Much of this mineral exploitation has been very localized, and many of the mines have now been long abandoned; they have left almost no impact on the landscape of New Caledonia. This was particularly the case with the copper, lead, and zinc mines in the north (in the region of Ouégoa), which were worked by shafts and edits (hillside tunnels) rather than opencast pits, and only intermittently. They closed before 1930. Cobalt was also mined in this way. It was found to be associated with nickel ores in the form of asbolane concretions with a mean cobalt content of about 5 per cent. Mining operations were artisanal, many small exploratory excavations seeking and following these concretions through edits cut into the laterites. Between 1890 and 1910 New Caledonia was the world's leading producer of cobalt, but in 1927 production ceased. By then about 100,000 tonnes of cobalt ore had been exported.
The existence of coal deposits in rocks of Senonien age was known from the early years of colonization, but the only significant mining of these deposits took place near Moindou on the west coast between 1924 and 1930. Underground coal mining had very little impact on the landscape, but some 77,000 tonnes of coal were produced during this period and used in nickel smelting. However, by 1930 it had become clear that, because of the poor quality of this coal and the high cost of its extraction, it could not compete with imported Australian coke, and coal mining in New Caledonia was abandoned. Gypsum and giobertite were also used in nickel metallurgy, the first as a sulphurant, the second as a smelter.

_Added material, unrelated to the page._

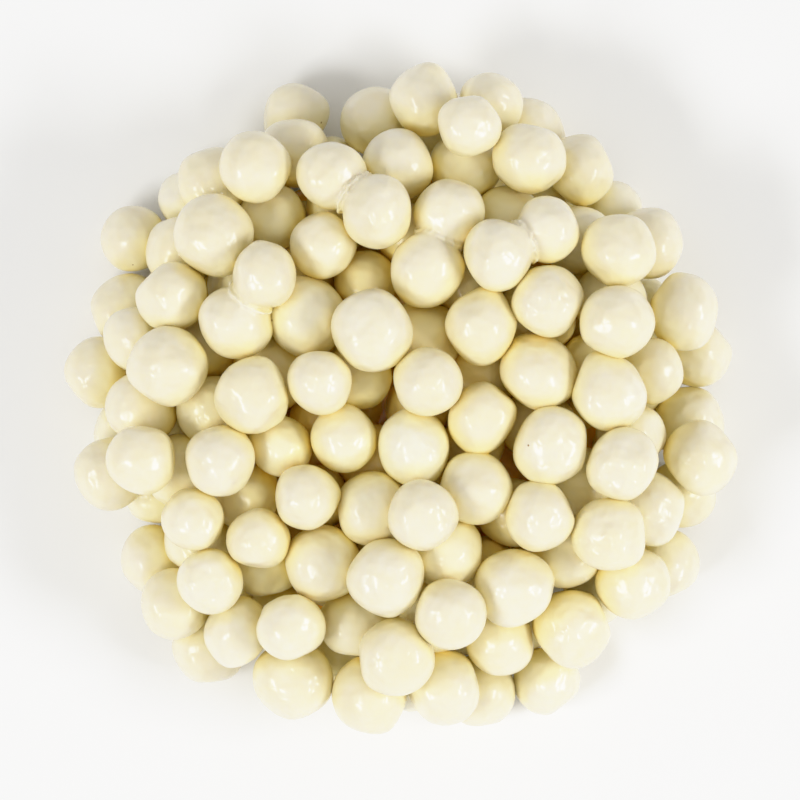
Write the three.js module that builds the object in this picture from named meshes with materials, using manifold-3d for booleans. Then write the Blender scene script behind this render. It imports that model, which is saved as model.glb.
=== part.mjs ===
// A low heap of sugar pearl sprinkles: cream-white, slightly uneven candy balls that lie as poured.
// Units are millimetres, +Z is up, the heap rests on z = 0 and the origin is under its middle.

import * as THREE from 'three';
import { mergeVertices } from 'three/addons/utils/BufferGeometryUtils.js';
import Module from 'manifold-3d';

const wasm = await Module();
wasm.setup();

// One pearl
const PEARL_RADIUS = 2.5;
const SIZE_SPREAD = 0.1; // radii vary by this share of the mean, up to one and a half times
const STRETCH = 0.07; // each axis of a pearl is longer or shorter by up to this share

// Faceted pearls: a rounder one for the top, a plainer one for below, each a little wider than
// the true pearl, so that it fills the same space and meets its neighbours
const TOP_FACETS = { shape: new THREE.IcosahedronGeometry(1, 1), width: 1.04 };
const LOW_FACETS = { shape: new THREE.OctahedronGeometry(1, 1), width: 1.1 };
const ROUND_LEVEL = 11; // pearls with their centre above this get the rounder shape
const TOP_LEVEL = 9; // pearls with their centre above this show from above

// The bed that the pearls are poured into
const BED_RADIUS = 29.5;
const BED_PEARLS = 520;
const SEED = 14;

// The heap that is left of the bed
const HEAP_REACH = 22.2; // how far from the axis a pearl's centre may lie
const HEAP_HEIGHT = 15.6;
const BED_LEVEL = 15.2; // the bed is cut off here before the last pearls are dropped on it
const RIM_HEIGHT = 6.4;
const SHOULDER = 4; // the larger, the further the level top reaches out before it falls to the rim
const LAST_DROPS = 1100;
const FLAT_DEPTH = 0.14; // how far the lowest pearls are worn flat where they rest

// The core that the pearls are fused to
const CORE_RADIUS = 20;
const CORE_COVER = 6.6; // depth of the core's skin under the top of the heap
const CORE_LIFT = 1.9; // clearance between the core and the table
const CORE_STEPS = 5;
const CORE_SIDES = 24;

// How a pearl rolls down to its place, and how the bed is pressed together
const FIRST_STEP = 1.2;
const LAST_STEP = 0.02;
const LEAST_DROP = 1e-9;
const BED_PRESS = { rounds: 120, pull: 0.01, sink: 0.06 };
const HEAP_PRESS = { rounds: 12, pull: 0.002, sink: 0.03 };

// Where two pearls have grown together, as seen from above
const TWIN_PLACES = [[-2.5, 16.1], [3.4, 14.0], [7.9, 17.0], [-10.3, 8.9]];
const TWIN_OVERLAP = 0.17; // share of the two radii by which twins sink into each other

const DIAGONAL = Math.sqrt(0.5);
const COMPASS = [
  [1, 0], [DIAGONAL, DIAGONAL], [0, 1], [-DIAGONAL, DIAGONAL],
  [-1, 0], [-DIAGONAL, -DIAGONAL], [0, -1], [DIAGONAL, -DIAGONAL],
];

// A seeded draw: each call gives the next number between 0 and 1
function makeDraw(seed) {
  const modulus = 2147483647;
  const multiplier = 48271;
  let state = seed;
  return () => {
    state = (state * multiplier) % modulus;
    return state / modulus;
  };
}

// Height of a pearl's centre when it is lowered at x, y onto the floor or the pearls below it
function restHeight(pearls, x, y, r) {
  let height = r;
  for (const pearl of pearls) {
    const dx = x - pearl.x;
    const dy = y - pearl.y;
    const reach = r + pearl.r;
    const gap = reach * reach - dx * dx - dy * dy;
    if (gap > 0) height = Math.max(height, pearl.z + Math.sqrt(gap));
  }
  return height;
}

function insideBed(x, y, r) {
  return x * x + y * y <= (BED_RADIUS - r) * (BED_RADIUS - r);
}

// Drops a pearl at a random place, and lets it roll downhill until it lies in a hollow
function dropPearl(pearls, draw) {
  const r = PEARL_RADIUS * (1 + SIZE_SPREAD * (draw() + draw() + draw() - 1.5));
  let x = BED_RADIUS;
  let y = BED_RADIUS;
  while (!insideBed(x, y, r)) {
    x = (2 * draw() - 1) * BED_RADIUS;
    y = (2 * draw() - 1) * BED_RADIUS;
  }
  let place = { x, y, z: restHeight(pearls, x, y, r) };
  let step = FIRST_STEP;
  while (step > LAST_STEP) {
    let lowest = place;
    for (const [stepX, stepY] of COMPASS) {
      const nextX = place.x + stepX * step;
      const nextY = place.y + stepY * step;
      if (!insideBed(nextX, nextY, r)) continue;
      const nextZ = restHeight(pearls, nextX, nextY, r);
      if (nextZ < lowest.z - LEAST_DROP) lowest = { x: nextX, y: nextY, z: nextZ };
    }
    if (lowest === place) step /= 2;
    place = lowest;
  }
  return { ...place, r };
}

// Moves two pearls that run into each other apart, each by half of the overlap
function pushApart(a, b) {
  const reach = a.r + b.r;
  const dx = b.x - a.x;
  const dy = b.y - a.y;
  const dz = b.z - a.z;
  const square = dx * dx + dy * dy + dz * dz;
  if (square >= reach * reach) return;
  const distance = Math.sqrt(square);
  const push = (0.5 * (reach - distance)) / distance;
  a.x -= dx * push;
  a.y -= dy * push;
  a.z -= dz * push;
  b.x += dx * push;
  b.y += dy * push;
  b.z += dz * push;
}

// Draws the pearls towards the axis and the floor, a little less each round, and parts those that meet
function press(pearls, { rounds, pull, sink }) {
  for (let round = 0; round < rounds; round += 1) {
    const ease = 1 - round / rounds;
    for (const pearl of pearls) {
      pearl.x -= pearl.x * pull * ease;
      pearl.y -= pearl.y * pull * ease;
      pearl.z = Math.max(pearl.r, pearl.z - sink * ease);
    }
    for (let i = 0; i < pearls.length; i += 1) {
      for (let j = i + 1; j < pearls.length; j += 1) pushApart(pearls[i], pearls[j]);
    }
    for (const pearl of pearls) pearl.z = Math.max(pearl.r, pearl.z);
  }
}

// Height of the heap's skin over x, y when its middle has the given height
function skinHeight(x, y, height) {
  const out = (x * x + y * y) / (HEAP_REACH * HEAP_REACH);
  return RIM_HEIGHT + (height - RIM_HEIGHT) * (1 - out ** SHOULDER);
}

function insideHeap(pearl, height) {
  const near = pearl.x * pearl.x + pearl.y * pearl.y < HEAP_REACH * HEAP_REACH;
  return near && pearl.z + pearl.r < skinHeight(pearl.x, pearl.y, height);
}

// The two touching pearls near the top whose meeting point lies nearest to x, y
function nearestPair(pearls, x, y) {
  const shown = pearls.filter((pearl) => pearl.z > TOP_LEVEL && !pearl.twin);
  let nearest = { square: Infinity };
  shown.forEach((a, index) => {
    for (const b of shown.slice(index + 1)) {
      const gap = Math.hypot(a.x - b.x, a.y - b.y, a.z - b.z) - a.r - b.r;
      if (gap > 0.1 * PEARL_RADIUS) continue;
      const offX = (a.x + b.x) / 2 - x;
      const offY = (a.y + b.y) / 2 - y;
      const square = offX * offX + offY * offY + (a.z - b.z) * (a.z - b.z);
      if (square < nearest.square) nearest = { a, b, square };
    }
  });
  return nearest;
}

// Sinks two neighbours into each other at each place where the real pearls have grown together
function joinTwins(pearls) {
  for (const [x, y] of TWIN_PLACES) {
    const { a, b } = nearestPair(pearls, x, y);
    a.twin = b;
    b.twin = a;
    const distance = Math.hypot(a.x - b.x, a.y - b.y, a.z - b.z);
    const share = (distance - (1 - TWIN_OVERLAP) * (a.r + b.r)) / distance / 2;
    for (const axis of ['x', 'y', 'z']) {
      const way = b[axis] - a[axis];
      a[axis] += way * share;
      b[axis] -= way * share;
    }
  }
}

// Gives a pearl its three stretched axes and its turn
function shapePearl(pearl, draw) {
  pearl.stretch = [0, 1, 2].map(() => 1 + STRETCH * (2 * draw() - 1));
  let turn = [1, 1, 1, 1];
  while (turn.reduce((sum, value) => sum + value * value, 0) > 1) {
    turn = [0, 1, 2, 3].map(() => 2 * draw() - 1);
  }
  pearl.turn = new THREE.Quaternion(...turn).normalize();
}

function centre(pearls) {
  for (const axis of ['x', 'y']) {
    const low = Math.min(...pearls.map((pearl) => pearl[axis] - pearl.r));
    const high = Math.max(...pearls.map((pearl) => pearl[axis] + pearl.r));
    for (const pearl of pearls) pearl[axis] -= (low + high) / 2;
  }
}

// Pours the bed, presses it, keeps the heap, fills its hollows and lets it settle
function pourHeap() {
  const draw = makeDraw(SEED);
  const bed = [];
  while (bed.length < BED_PEARLS) bed.push(dropPearl(bed, draw));
  press(bed, BED_PRESS);
  const heap = bed.filter((pearl) => insideHeap(pearl, BED_LEVEL));
  for (let drop = 0; drop < LAST_DROPS; drop += 1) {
    const pearl = dropPearl(heap, draw);
    if (insideHeap(pearl, HEAP_HEIGHT)) heap.push(pearl);
  }
  press(heap, HEAP_PRESS);
  joinTwins(heap);
  centre(heap);
  for (const pearl of heap) shapePearl(pearl, draw);
  return heap;
}

// Turns a closed three.js geometry into a solid that can be joined and cut
function toSolid(geometry) {
  geometry.deleteAttribute('normal');
  geometry.deleteAttribute('uv');
  const merged = mergeVertices(geometry);
  const vertProperties = new Float32Array(merged.attributes.position.array);
  const triVerts = new Uint32Array(merged.index.array);
  return new wasm.Manifold(new wasm.Mesh({ numProp: 3, vertProperties, triVerts }));
}

function toGeometry(solid) {
  const mesh = solid.getMesh();
  const geometry = new THREE.BufferGeometry();
  geometry.setAttribute('position', new THREE.BufferAttribute(mesh.vertProperties, 3));
  geometry.setIndex(new THREE.BufferAttribute(mesh.triVerts, 1));
  geometry.computeVertexNormals();
  return geometry;
}

function pearlSolid(pearl) {
  const place = new THREE.Vector3(pearl.x, pearl.y, pearl.z - FLAT_DEPTH);
  const facets = pearl.z > ROUND_LEVEL ? TOP_FACETS : LOW_FACETS;
  const size = new THREE.Vector3(...pearl.stretch).multiplyScalar(pearl.r * facets.width);
  const matrix = new THREE.Matrix4().compose(place, pearl.turn, size);
  return toSolid(facets.shape.clone().applyMatrix4(matrix));
}

// The heap's inside, one lathe-turned body under the skin of pearls
function coreSolid() {
  const profile = [new THREE.Vector2(0, CORE_LIFT), new THREE.Vector2(CORE_RADIUS, CORE_LIFT)];
  for (let step = 0; step < CORE_STEPS; step += 1) {
    const radius = CORE_RADIUS * Math.cos((step / CORE_STEPS) * (Math.PI / 2));
    profile.push(new THREE.Vector2(radius, skinHeight(radius, 0, HEAP_HEIGHT) - CORE_COVER));
  }
  profile.push(new THREE.Vector2(0, HEAP_HEIGHT - CORE_COVER));
  const lathe = new THREE.LatheGeometry(profile, CORE_SIDES);
  return toSolid(lathe.rotateX(Math.PI / 2));
}

// A block over the table, which trims whatever would reach below it
function overTable() {
  const width = 4 * BED_RADIUS;
  return toSolid(new THREE.BoxGeometry(width, width, width).translate(0, 0, width / 2));
}

// Joins all pearls to the core, and keeps the outer body without hidden hollows or loose scraps
function heapSolid(pearls) {
  let heap = coreSolid();
  for (const pearl of pearls) heap = heap.add(pearlSolid(pearl));
  const pieces = heap.intersect(overTable()).decompose();
  return pieces.reduce((largest, piece) => (piece.volume() > largest.volume() ? piece : largest));
}

function pearlHeap() {
  const candy = new THREE.MeshStandardMaterial({ color: '#efe8c6', roughness: 0.35, metalness: 0 });
  const heap = new THREE.Mesh(toGeometry(heapSolid(pourHeap())), candy);
  heap.name = 'pearl_heap';
  return heap;
}

const sprinkles = new THREE.Group();
sprinkles.add(pearlHeap());

export default sprinkles;
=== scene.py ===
# A low heap of sugar pearl sprinkles: waxed, cream-white candy balls, slightly uneven, a few of them
# dented and a few grown together in pairs. The heap is poured by the same seeded rule as its solid.

import math

import bmesh
import bpy
import numpy as np
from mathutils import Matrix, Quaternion, Vector


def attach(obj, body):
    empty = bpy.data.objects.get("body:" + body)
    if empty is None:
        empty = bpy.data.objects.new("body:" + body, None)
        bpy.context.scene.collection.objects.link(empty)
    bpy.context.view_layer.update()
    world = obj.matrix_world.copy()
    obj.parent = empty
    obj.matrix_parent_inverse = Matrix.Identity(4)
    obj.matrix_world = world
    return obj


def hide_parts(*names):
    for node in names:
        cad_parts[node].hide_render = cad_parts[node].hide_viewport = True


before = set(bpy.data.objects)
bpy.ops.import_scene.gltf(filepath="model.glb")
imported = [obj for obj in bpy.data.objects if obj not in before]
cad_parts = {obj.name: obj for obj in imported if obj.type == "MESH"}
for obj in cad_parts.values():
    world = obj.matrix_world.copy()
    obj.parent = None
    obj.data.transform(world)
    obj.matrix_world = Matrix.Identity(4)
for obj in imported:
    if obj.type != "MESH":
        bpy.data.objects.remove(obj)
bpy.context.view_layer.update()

MM = 0.001

# One pearl: its radius in millimetres, and how far size and axes vary, as shares of it
PEARL_RADIUS = 2.5
SIZE_SPREAD = 0.1
STRETCH = 0.07

# The bed that the pearls are poured into, and the heap that is left of it; lengths are in millimetres
SEED = 14
BED_RADIUS = 29.5
BED_PEARLS = 520
HEAP_REACH = 22.2
HEAP_HEIGHT = 15.6
BED_LEVEL = 15.2
RIM_HEIGHT = 6.4
SHOULDER = 4  # the power that rounds the heap's top off towards its rim
LAST_DROPS = 1100
TABLE_FLAT = 0.14  # how far the heap is lowered, so that its lowest pearls rest on flats

# How a pearl rolls down to its place, and how the bed is pressed together
FIRST_STEP = 1.2
LAST_STEP = 0.02
LEAST_DROP = 1e-9  # a smaller gain in height doesn't count, so rounding can't send a pearl in circles
BED_PRESS = {"rounds": 120, "pull": 0.01, "sink": 0.06}
HEAP_PRESS = {"rounds": 12, "pull": 0.002, "sink": 0.03}
ROUND_MARGIN = 1.5  # pearls further apart than this can't meet within one round of pressing

# Where two pearls have grown together, as seen from above, in millimetres
TWIN_PLACES = [(-2.5, 16.1), (3.4, 14.0), (7.9, 17.0), (-10.3, 8.9)]
TWIN_GAP = 0.25  # pearls closer than this count as neighbours
TWIN_OVERLAP = 0.17  # share of the two radii

# The centres of the top pearls lie above this, in millimetres
TOP_LEVEL = 9

# Where the photograph shows dented pearls, in millimetres
DENTED_PLACES = [(-13.7, -0.7), (-16.4, -12.3), (14.0, -12.3), (14.0, -6.2), (10.3, 9.2), (12.9, -17.3)]

# Where it shows two-lobed ones, in millimetres
LUMPY_PLACES = [(13.0, -1.4), (-6.6, -1.4), (2.6, 20.9), (-9.5, 2.2), (4.6, 5.1)]

# A pearl counts as this much nearer for each millimetre that it lies higher, because it hides lower ones
HEIGHT_BONUS = 0.5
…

Small lenticular deposits of gypsum found in old marine or lagoon shore deposits along the west coast were mined between 1917 and 1954, yielding 320,000 tonnes. Giobertite is derived from the weathering of peridotites, and was mined sporadically from several small concentrations at the foot of the massifs along the west coast. This mining ceased in 1970.
Apart from these mineral resources, there are four metallic ores the opencast mining of which has had an impact on the landscape of New Caledonia. Nickel is the most important of these and is still basic to the Territory's economy, but there has also been mining of chromium, iron, and to a lesser extent manganese.